Durante a entrevista na frente da porta do Alvorada, em que evitou perguntas da imprensa e ameaçou deixar o local caso fosse questonado, porque não era um “interrogatório”, Bolsonaro também se referiu ao episódio desta terça pela manhã em que mandou repórteres calarem a boca.
Bolsonaro disse queria se desculpar “por ter sido grosseiro com uma senhora e um senhor aqui mais cedo”.
Em depoimento à Polícia Federal no último sábado (2), o ex-ministro da Justiça Sergio Moro afirmou que o presidente Jair Bolsonaro pediu a ele no começo de março deste ano a troca do chefe da Polícia Federal no Rio de Janeiro.
“Moro você tem 27 Superintendências, eu quero apenas uma, a do Rio de Janeiro”, disse Bolsonaro a Moro, por mensagem de WhatsApp, segundo transcrição do depoimento do ex-ministro à PF.
A íntegra do depoimento foi divulgada pela CNN Brasil inicialmente. A reportagem também teve acesso ao material.
Os investigadores perguntaram a Moro se ele identificava nos fatos apresentados em seu pronunciamento de saída do governo alguma prática de crime por parte de Bolsonaro.
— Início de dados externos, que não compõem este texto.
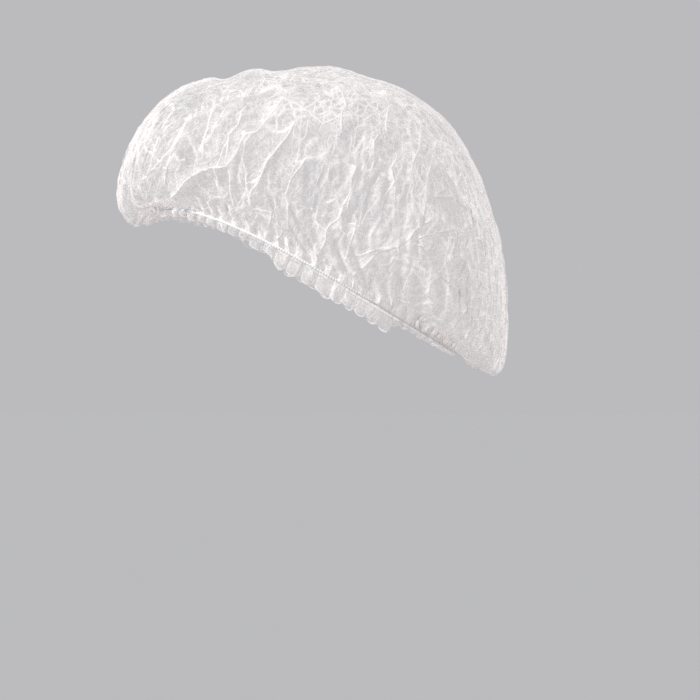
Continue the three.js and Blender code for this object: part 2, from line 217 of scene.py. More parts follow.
@dataclass(frozen=True)
class WornForm:
    """The smooth form that the worn cap keeps, before its folds and gathers."""

    opening_length: float = 195.7 * MM
    opening_width: float = 158 * MM
    opening_tilt: float = math.radians(24)
    hem_arch: float = 12.5 * MM
    front_flatness: float = 5 * MM
    front_reach: float = 110.3 * MM
    back_reach: float = 119.8 * MM
    side_reach: float = 97 * MM
    crown_rise: float = 129.8 * MM
    top_shift: float = 14 * MM
    front_widening: float = 0.06
    side_softness: float = 0.12
    back_fullness: float = 0.85
    back_start: float = 0.28
    step: float = 0.002

    @property
    def hem_up(self) -> Array:
        """The direction out of the opening, towards the crown."""
        return np.array([math.sin(self.opening_tilt), 0, math.cos(self.opening_tilt)])

    def section(self, rise: Array) -> Array:
        """Reads the stations as one smooth curve.

        Args:
            rise: Shares of the stations from the hem to the top.

        Returns:
            The seven station values for each rise, in the last axis.
        """
        table = np.array([list(vars(row).values()) for row in STATIONS])
        last = len(table) - 1
        place = np.clip(rise, 0, 1) * last
        row = np.clip(np.floor(place).astype(int), 0, last - 1)
        part = (place - row)[..., None]
        before, here, after, beyond = (table[np.clip(row + i, 0, last)] for i in (-1, 0, 1, 2))
        return 0.5 * (
            2 * here
            + (after - before) * part
            + (2 * before - 5 * here + 4 * after - beyond) * part**2
            + (3 * here - before - 3 * after + beyond) * part**3
        )

    def point(self, angle: Array, rise: Array) -> Array:
        """Places points on the smooth form.

        Args:
            angle: Radians round the opening, from the front over the near side.
            rise: Shares from the hem to the top.

        Returns:
            Points in metres, in the last axis.
        """
        angle, rise = np.broadcast_arrays(np.asarray(angle, float), np.asarray(rise, float))
        hem, front, front_up, back, back_up, side, side_up = np.moveaxis(self.section(rise), -1, 0)
        run = self.opening_length / 2 * math.cos(self.opening_tilt)
        lift = self.opening_length / 2 * math.sin(self.opening_tilt)
        free = 1 - hem
        front_x = -(hem * run + free * (front * (self.front_reach + self.top_shift) - self.top_shift))
        back_x = hem * run + free * (back * (self.back_reach - self.top_shift) + self.top_shift)
        side_y = hem * self.opening_width / 2 + free * side * self.side_reach
        front_z = lift + front_up * (self.crown_rise - lift)
        back_z = -lift + back_up * (self.crown_rise + lift)
        side_z = self.hem_arch + side_up * (self.crown_rise - self.hem_arch)
        cosine, sine = np.cos(angle), np.sin(angle)
        soft = self.side_softness
        side_bend = (np.hypot(sine, soft) - soft) / (math.hypot(1, soft) - soft)
        back_blend = self.back_fullness * np.maximum(0, -cosine) * np.minimum(1, rise / self.back_start)
        side_bend = side_bend + (sine**2 - side_bend) * back_blend
        middle = (front_z + back_z) / 2
        flat = 2 * self.front_flatness * (1 - rise) ** 2
        x = (front_x + back_x) / 2 - (back_x - front_x) / 2 * cosine
        y = -side_y * sine * (1 - self.front_widening * cosine)
        z = middle + (front_z - back_z) / 2 * cosine
        z = z + (side_z - middle) * side_bend
        z = z + flat * side_bend * cosine
        return np.stack([x, y, z], -1)

    def outward(self, angle: Array, rise: Array) -> Array:
        """Gives the form's outward direction.

        Args:
            angle: Radians round the opening.
            rise: Shares from the hem to the top.

        Returns:
            Unit vectors in the last axis.
        """
        step = self.step
        around = self.point(angle + step, rise) - self.point(angle - step, rise)
        along = self.point(angle, np.minimum(1, rise + step)) - self.point(angle, np.maximum(0, rise - step))
        normal = np.cross(around, along)
        length = np.linalg.norm(normal, axis=-1, keepdims=True)
        return np.where(length > 0, normal / np.maximum(length, 1e-15), [0.0, 0.0, 1.0])

    def beside_hem(self, angle: Array, up: Array, out: Array) -> Array:
        """Places points beside the hem.

        Args:
            angle: Radians round the opening.
            up: Metres from the hem towards the crown.
            out: Metres from the hem outwards.

        Returns:
            Points in metres, in the last axis.
        """
        zero = np.zeros_like(angle)
        tangent = self.point(angle + self.step, zero) - self.point(angle - self.step, zero)
        outward = np.cross(tangent, self.hem_up)
        outward /= np.linalg.norm(outward, axis=-1, keepdims=True)
        return self.point(angle, zero) + up[..., None] * self.hem_up + out[..., None] * outward

    def hem_length(self) -> float:
        """The length round the opening."""
        turn = np.linspace(0, TURN, 361)
        return float(np.linalg.norm(np.diff(self.point(turn, turn * 0), axis=0), axis=1).sum())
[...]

O ex-ministro disse que os fatos narrados por ele são verdadeiros, mas não afirmou se o presidente teria cometido algum crime.
“Quem falou em crime foi a Procuradoria-Geral da República na requisição de abertura de inquérito e agora entende que essa avaliação, quanto à prática de crime, cabe às instituições competentes”, disse Moro.
Segundo Moro disse em depoimento, o então diretor da PF, Maurício Valeixo, “declarou que estava cansado da pressão para a sua substituição e para a troca do SR/RJ”. “Que por esse motivo e também para evitar conflito entre o presidente e o ministro o diretor Valeixo disse que concordaria em sair”, afirmou o ex-ministro.
De acordo com Moro, em seguida o presidente Bolsonaro “passou a reclamar da indicação da Superintendente de Pernambuco”. Segundo ele, “os motivos da reclamação devem ser indagados ao Presidente da República”.
Segundo o ex-ministro, “o presidente lhe relatou verbalmente no Palácio do Planalto que precisava de pessoas de sua confiança, para que pudesse interagir, telefonar e obter relatórios de inteligência”.